I want to be a pilot
to wear a uniform
to go places

where others are not afraid
to play with me
because I am HIV positive

where I can lead a simple life
where I can eat at least once a day
where there is a future.

I want to be a pilot
so I can fly
to a place far away
where my mum and dad are

so they can hug me
so they can kiss me
so they can love me

so I can hug them
so I can kiss them
so I can love them”


Antoine de Saint – Exupéry did not write the story of Omondi. His plane disappeared the night of 31st July 1944 after the take off from the air base in Corsica. However, he had always in mind the grown ups and the children that were hungry and suffered during the war. For this reason, he dedicated his Little Prince to his friend Leon, that “has been a child” who was in France, hungry and cold.

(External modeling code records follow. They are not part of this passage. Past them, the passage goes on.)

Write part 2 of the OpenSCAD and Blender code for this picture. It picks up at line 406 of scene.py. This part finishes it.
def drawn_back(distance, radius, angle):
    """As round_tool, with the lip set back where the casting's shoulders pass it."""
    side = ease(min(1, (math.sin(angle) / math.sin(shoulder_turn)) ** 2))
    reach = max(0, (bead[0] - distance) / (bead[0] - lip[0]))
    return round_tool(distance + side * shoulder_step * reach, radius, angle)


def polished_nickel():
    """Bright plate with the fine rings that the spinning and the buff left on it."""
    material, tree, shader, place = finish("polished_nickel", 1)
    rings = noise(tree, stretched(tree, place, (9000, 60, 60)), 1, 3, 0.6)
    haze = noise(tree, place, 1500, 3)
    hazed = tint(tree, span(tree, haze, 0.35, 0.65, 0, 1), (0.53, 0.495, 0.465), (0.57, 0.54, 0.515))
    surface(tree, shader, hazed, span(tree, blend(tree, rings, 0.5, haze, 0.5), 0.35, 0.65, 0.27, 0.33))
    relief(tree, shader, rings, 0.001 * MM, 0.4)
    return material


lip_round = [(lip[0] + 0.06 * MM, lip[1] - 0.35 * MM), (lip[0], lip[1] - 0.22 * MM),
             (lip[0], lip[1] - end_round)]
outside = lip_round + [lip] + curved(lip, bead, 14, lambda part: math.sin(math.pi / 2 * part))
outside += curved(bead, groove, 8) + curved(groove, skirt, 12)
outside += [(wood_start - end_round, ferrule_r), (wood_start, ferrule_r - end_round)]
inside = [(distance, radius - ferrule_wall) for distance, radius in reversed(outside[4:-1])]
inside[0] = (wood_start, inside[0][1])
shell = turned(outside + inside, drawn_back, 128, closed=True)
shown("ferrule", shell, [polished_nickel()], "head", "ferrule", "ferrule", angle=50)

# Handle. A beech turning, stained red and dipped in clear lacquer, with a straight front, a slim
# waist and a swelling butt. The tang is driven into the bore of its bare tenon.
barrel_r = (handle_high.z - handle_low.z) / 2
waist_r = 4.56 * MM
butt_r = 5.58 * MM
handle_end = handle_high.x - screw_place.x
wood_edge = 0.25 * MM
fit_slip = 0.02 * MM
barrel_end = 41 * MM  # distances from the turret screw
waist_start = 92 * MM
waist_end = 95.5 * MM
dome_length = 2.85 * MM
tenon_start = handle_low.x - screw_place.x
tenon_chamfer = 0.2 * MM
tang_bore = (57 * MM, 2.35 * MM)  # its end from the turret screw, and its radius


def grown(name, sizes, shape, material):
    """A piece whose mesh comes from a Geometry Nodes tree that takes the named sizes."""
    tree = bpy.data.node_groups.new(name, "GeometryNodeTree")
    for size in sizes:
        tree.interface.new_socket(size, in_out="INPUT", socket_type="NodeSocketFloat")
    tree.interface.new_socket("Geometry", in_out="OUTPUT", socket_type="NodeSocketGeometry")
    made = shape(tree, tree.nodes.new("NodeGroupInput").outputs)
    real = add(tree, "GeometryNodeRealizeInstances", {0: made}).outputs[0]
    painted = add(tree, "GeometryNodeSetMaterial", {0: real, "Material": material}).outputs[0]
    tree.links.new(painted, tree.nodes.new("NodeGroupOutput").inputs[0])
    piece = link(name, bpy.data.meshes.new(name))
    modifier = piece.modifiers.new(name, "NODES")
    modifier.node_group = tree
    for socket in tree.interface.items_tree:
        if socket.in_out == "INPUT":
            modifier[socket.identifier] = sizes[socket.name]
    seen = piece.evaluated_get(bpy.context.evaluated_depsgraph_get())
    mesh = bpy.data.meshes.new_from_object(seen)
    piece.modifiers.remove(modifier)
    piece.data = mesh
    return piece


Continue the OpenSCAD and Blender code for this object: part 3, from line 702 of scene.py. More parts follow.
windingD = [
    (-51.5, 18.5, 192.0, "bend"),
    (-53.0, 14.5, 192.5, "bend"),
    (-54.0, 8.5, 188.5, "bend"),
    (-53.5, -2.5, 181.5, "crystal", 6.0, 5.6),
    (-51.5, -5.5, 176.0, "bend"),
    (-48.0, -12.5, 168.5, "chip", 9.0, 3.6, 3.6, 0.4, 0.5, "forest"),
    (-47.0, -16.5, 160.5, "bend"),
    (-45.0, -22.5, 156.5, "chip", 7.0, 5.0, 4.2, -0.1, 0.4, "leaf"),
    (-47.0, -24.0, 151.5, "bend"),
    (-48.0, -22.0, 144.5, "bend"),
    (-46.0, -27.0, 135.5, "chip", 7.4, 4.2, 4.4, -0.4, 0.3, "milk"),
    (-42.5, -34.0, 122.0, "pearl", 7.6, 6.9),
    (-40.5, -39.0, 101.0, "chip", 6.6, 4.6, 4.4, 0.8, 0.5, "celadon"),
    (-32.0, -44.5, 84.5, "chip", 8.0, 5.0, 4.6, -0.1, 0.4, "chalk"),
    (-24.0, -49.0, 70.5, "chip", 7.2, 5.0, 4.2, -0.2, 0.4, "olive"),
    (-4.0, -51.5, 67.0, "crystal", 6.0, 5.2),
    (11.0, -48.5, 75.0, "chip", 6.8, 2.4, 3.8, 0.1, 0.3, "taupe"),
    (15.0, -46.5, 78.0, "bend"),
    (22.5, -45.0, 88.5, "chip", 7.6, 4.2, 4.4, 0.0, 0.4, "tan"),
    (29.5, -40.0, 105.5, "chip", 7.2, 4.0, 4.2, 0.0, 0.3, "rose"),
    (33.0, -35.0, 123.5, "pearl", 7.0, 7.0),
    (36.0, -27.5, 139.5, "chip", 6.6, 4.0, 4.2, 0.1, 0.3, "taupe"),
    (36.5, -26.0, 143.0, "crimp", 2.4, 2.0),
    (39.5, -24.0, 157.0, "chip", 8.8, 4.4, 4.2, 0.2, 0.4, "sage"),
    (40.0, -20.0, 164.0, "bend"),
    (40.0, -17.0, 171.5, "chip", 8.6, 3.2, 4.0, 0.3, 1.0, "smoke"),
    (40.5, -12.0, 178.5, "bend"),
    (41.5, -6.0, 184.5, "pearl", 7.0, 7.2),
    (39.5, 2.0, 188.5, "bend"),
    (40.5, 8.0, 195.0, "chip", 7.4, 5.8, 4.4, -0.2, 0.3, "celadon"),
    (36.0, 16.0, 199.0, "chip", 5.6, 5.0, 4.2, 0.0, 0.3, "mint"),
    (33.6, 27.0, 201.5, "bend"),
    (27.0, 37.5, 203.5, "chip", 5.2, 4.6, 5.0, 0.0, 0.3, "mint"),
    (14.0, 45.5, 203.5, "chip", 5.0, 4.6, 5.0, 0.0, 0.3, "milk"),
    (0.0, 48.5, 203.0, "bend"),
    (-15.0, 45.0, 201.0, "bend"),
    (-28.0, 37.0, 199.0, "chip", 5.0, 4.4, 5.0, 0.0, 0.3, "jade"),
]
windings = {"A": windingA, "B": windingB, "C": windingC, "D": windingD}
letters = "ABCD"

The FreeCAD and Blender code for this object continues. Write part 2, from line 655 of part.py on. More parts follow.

The story of Omondi was turned into a film – poem documentary by the Mexican film director Diego Quemada – Diez. Omondi is a twelve years old kid growing up in Kibera, the greatest slum in East Africa. His story, written by Diego Quemada – Diez, is made from the stories of all the children of the slum.


The journey of Saint – Exupéry to Africa and the failure of the airplane motor over lake Nakuru is inspired from his flight over the Andean mountains in Chile and the lake Laguna Diamante as described in chapter “Colleagues” of his book “The Land of Men ” ( translated into Greek)

In the same book (chapter airplane) lies the inspiration for the thoughts on terrestrial and aerial routes.

The “previous” air crash in the Sahara desert is of course told in The Little Prince, which also is inspired from a real story.